**PROMPT**
Copy these lines exactly and nothing else: from the line holding "cylinder(r = bore_radius, h" to the line holding "obj.data.transform(world)", both lines included.

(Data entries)
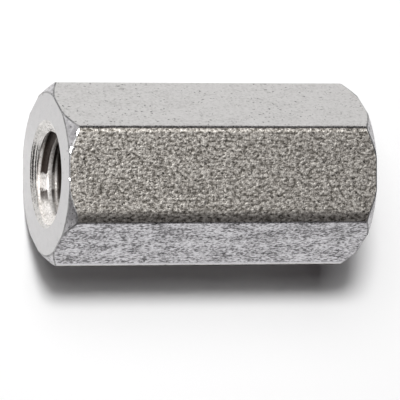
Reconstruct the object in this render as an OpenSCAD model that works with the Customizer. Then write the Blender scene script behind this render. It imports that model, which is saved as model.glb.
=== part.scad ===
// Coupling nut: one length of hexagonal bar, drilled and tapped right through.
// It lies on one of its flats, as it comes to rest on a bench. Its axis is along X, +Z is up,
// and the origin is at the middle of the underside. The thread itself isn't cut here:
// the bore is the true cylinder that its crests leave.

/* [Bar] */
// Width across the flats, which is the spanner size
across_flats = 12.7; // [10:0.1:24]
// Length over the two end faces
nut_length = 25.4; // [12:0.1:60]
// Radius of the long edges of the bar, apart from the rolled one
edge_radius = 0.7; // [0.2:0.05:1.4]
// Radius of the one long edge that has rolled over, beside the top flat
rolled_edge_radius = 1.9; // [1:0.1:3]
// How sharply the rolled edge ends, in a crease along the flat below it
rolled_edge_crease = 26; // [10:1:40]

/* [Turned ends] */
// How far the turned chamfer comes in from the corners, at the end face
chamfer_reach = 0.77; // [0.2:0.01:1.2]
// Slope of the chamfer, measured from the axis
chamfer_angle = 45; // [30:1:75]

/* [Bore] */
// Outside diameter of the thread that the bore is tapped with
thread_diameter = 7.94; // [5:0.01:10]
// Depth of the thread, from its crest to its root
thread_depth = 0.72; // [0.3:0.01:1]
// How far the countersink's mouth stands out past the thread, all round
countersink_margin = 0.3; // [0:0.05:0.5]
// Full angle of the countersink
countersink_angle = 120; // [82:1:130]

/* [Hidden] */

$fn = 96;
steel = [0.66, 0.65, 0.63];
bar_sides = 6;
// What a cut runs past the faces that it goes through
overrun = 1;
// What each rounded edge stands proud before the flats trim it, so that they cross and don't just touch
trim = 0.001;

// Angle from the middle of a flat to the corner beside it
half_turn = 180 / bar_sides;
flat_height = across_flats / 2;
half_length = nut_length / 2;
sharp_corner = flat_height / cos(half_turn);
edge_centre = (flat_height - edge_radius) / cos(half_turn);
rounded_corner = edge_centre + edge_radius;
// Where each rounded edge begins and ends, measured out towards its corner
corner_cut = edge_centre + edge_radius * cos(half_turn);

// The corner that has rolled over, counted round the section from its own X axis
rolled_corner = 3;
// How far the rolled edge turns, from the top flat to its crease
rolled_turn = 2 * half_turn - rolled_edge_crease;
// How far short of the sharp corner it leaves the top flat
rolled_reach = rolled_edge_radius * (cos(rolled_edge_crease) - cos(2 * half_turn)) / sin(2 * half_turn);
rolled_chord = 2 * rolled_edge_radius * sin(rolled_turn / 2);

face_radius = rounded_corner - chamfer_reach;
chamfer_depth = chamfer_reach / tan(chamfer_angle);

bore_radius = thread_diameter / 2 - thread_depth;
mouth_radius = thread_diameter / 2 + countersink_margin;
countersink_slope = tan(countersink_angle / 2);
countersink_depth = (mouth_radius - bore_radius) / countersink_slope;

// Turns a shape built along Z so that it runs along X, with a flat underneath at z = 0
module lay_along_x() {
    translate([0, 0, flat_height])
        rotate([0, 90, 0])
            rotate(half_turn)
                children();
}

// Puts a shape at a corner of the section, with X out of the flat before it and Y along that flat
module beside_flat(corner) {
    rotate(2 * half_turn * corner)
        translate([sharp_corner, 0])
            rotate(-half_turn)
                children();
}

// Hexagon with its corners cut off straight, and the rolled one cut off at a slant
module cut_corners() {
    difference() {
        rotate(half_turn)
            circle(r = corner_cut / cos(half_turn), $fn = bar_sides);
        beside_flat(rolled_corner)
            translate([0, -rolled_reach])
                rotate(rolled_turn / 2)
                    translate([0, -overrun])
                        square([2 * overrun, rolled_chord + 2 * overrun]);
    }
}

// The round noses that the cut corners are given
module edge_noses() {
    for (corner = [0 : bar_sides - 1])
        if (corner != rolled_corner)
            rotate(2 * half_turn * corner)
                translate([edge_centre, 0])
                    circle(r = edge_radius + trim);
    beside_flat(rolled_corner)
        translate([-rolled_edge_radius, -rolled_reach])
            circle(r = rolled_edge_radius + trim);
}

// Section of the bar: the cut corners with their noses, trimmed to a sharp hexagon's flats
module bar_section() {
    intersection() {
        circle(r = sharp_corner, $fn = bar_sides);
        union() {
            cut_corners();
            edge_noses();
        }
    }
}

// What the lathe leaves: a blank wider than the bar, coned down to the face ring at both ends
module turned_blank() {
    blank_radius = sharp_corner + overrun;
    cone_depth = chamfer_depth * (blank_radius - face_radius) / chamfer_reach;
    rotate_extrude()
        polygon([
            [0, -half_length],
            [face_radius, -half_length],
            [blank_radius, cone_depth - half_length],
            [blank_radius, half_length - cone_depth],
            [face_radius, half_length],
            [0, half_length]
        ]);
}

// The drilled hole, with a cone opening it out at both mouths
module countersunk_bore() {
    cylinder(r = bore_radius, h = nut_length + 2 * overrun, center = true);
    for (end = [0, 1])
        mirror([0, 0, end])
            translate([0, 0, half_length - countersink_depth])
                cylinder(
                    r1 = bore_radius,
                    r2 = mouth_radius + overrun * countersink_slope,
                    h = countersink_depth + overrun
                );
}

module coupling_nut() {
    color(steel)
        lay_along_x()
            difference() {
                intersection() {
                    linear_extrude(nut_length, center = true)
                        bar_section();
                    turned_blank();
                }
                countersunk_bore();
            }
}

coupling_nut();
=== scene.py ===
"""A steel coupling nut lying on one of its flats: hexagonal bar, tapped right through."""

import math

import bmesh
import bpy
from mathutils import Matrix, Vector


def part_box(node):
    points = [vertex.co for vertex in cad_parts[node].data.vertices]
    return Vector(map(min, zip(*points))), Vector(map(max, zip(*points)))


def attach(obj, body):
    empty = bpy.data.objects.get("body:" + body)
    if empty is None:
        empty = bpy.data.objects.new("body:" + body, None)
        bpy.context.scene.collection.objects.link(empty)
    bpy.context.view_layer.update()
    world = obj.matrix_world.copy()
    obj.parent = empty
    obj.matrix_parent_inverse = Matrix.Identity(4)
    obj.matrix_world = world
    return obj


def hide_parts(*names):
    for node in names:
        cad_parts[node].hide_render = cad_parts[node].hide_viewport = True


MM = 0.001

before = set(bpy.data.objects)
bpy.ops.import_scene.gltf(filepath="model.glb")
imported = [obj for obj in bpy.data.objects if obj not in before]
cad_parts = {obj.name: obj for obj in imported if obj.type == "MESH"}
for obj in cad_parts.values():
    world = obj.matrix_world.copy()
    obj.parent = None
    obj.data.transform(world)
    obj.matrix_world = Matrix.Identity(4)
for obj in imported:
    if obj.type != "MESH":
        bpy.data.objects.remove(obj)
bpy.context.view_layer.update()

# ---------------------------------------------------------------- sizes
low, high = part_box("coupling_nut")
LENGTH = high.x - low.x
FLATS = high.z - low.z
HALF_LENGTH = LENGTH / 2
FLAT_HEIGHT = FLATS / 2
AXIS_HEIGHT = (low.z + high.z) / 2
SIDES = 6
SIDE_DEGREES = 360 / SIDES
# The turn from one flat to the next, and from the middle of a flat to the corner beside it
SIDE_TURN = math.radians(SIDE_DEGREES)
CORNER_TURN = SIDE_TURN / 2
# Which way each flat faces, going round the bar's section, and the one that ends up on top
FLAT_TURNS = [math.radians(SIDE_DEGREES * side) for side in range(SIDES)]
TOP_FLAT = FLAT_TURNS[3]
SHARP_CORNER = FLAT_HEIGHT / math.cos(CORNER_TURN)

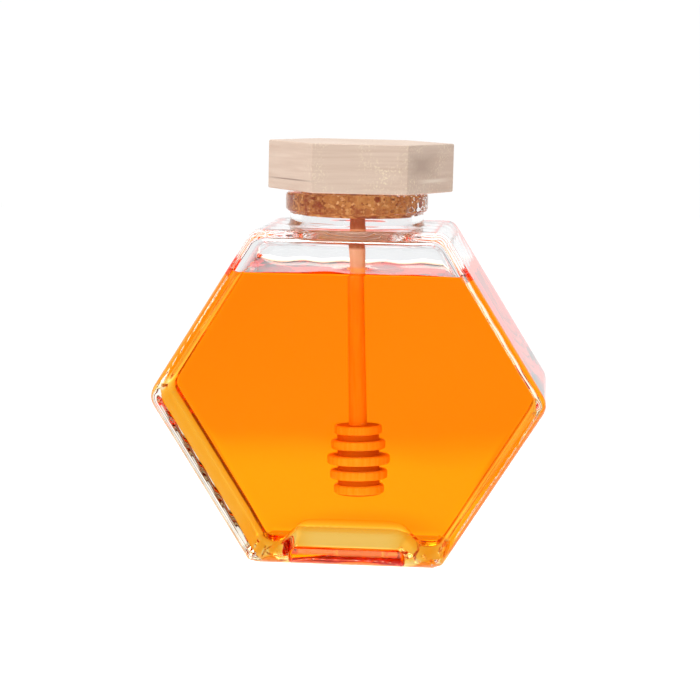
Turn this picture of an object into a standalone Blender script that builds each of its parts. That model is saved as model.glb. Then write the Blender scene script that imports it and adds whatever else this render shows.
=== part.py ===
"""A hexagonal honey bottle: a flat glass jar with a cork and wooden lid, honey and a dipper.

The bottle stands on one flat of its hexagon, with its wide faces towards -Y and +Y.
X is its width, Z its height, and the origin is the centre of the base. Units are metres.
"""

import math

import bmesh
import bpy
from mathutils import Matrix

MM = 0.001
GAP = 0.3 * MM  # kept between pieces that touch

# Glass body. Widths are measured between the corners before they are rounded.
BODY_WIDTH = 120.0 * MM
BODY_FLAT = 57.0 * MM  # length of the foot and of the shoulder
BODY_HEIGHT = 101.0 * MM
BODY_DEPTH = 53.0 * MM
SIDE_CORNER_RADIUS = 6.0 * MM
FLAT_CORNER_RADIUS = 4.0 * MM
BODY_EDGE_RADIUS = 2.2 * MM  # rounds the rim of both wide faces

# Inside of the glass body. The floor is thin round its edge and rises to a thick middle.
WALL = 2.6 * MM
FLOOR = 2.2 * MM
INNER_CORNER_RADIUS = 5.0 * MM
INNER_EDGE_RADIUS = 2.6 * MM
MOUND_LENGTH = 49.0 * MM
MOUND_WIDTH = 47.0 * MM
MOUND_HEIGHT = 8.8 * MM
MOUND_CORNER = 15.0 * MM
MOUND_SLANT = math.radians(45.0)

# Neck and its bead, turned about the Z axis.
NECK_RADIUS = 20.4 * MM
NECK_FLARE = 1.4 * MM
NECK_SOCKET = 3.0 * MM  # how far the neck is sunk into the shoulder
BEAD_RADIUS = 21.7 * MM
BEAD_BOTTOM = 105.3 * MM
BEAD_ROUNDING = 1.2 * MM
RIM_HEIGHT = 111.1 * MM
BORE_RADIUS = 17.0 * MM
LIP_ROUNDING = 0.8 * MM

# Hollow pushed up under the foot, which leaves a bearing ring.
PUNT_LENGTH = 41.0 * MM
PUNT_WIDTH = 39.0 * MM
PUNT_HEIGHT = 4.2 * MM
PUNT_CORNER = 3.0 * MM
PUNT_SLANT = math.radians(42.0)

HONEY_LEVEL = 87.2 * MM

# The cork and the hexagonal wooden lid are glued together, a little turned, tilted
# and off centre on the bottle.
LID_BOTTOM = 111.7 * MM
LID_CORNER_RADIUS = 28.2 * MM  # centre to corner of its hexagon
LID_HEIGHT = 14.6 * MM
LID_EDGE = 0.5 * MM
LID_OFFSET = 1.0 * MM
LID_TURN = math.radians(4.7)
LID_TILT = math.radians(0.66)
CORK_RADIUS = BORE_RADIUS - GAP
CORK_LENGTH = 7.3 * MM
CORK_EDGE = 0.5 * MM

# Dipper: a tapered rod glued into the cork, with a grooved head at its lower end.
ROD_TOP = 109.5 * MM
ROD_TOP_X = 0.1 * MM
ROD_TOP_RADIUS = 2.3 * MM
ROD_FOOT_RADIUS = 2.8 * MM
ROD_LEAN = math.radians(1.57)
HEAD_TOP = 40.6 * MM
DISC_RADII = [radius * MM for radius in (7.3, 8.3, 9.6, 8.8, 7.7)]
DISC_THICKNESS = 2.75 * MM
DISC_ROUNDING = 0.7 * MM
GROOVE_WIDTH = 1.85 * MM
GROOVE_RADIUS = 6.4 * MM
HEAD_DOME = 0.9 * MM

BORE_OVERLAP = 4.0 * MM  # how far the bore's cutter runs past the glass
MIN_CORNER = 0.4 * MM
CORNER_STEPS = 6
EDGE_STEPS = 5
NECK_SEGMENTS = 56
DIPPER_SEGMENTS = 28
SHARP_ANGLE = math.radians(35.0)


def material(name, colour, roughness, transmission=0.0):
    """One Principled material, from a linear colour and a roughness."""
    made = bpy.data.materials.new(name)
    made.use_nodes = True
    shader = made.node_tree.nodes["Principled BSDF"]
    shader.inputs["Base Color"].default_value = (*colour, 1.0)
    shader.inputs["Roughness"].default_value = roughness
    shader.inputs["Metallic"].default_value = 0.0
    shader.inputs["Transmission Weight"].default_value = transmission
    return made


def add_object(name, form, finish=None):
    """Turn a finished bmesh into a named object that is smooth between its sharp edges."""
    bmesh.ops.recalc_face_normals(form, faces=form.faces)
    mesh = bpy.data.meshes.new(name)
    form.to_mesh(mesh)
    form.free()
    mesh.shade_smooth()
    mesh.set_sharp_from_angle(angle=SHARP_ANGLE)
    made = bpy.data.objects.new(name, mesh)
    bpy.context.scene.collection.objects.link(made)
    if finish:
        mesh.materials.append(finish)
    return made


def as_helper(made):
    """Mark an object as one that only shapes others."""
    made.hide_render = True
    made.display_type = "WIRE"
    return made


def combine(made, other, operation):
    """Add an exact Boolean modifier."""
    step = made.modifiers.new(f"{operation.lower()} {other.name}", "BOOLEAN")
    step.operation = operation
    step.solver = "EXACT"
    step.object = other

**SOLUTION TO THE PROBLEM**
    cylinder(r = bore_radius, h = nut_length + 2 * overrun, center = true);
    for (end = [0, 1])
        mirror([0, 0, end])
            translate([0, 0, half_length - countersink_depth])
                cylinder(
                    r1 = bore_radius,
                    r2 = mouth_radius + overrun * countersink_slope,
                    h = countersink_depth + overrun
                );
}

module coupling_nut() {
    color(steel)
        lay_along_x()
            difference() {
                intersection() {
                    linear_extrude(nut_length, center = true)
                        bar_section();
                    turned_blank();
                }
                countersunk_bore();
            }
}

coupling_nut();
=== scene.py ===
"""A steel coupling nut lying on one of its flats: hexagonal bar, tapped right through."""

import math

import bmesh
import bpy
from mathutils import Matrix, Vector


def part_box(node):
    points = [vertex.co for vertex in cad_parts[node].data.vertices]
    return Vector(map(min, zip(*points))), Vector(map(max, zip(*points)))


def attach(obj, body):
    empty = bpy.data.objects.get("body:" + body)
    if empty is None:
        empty = bpy.data.objects.new("body:" + body, None)
        bpy.context.scene.collection.objects.link(empty)
    bpy.context.view_layer.update()
    world = obj.matrix_world.copy()
    obj.parent = empty
    obj.matrix_parent_inverse = Matrix.Identity(4)
    obj.matrix_world = world
    return obj


def hide_parts(*names):
    for node in names:
        cad_parts[node].hide_render = cad_parts[node].hide_viewport = True


MM = 0.001

before = set(bpy.data.objects)
bpy.ops.import_scene.gltf(filepath="model.glb")
imported = [obj for obj in bpy.data.objects if obj not in before]
cad_parts = {obj.name: obj for obj in imported if obj.type == "MESH"}
for obj in cad_parts.values():
    world = obj.matrix_world.copy()
    obj.parent = None
    obj.data.transform(world)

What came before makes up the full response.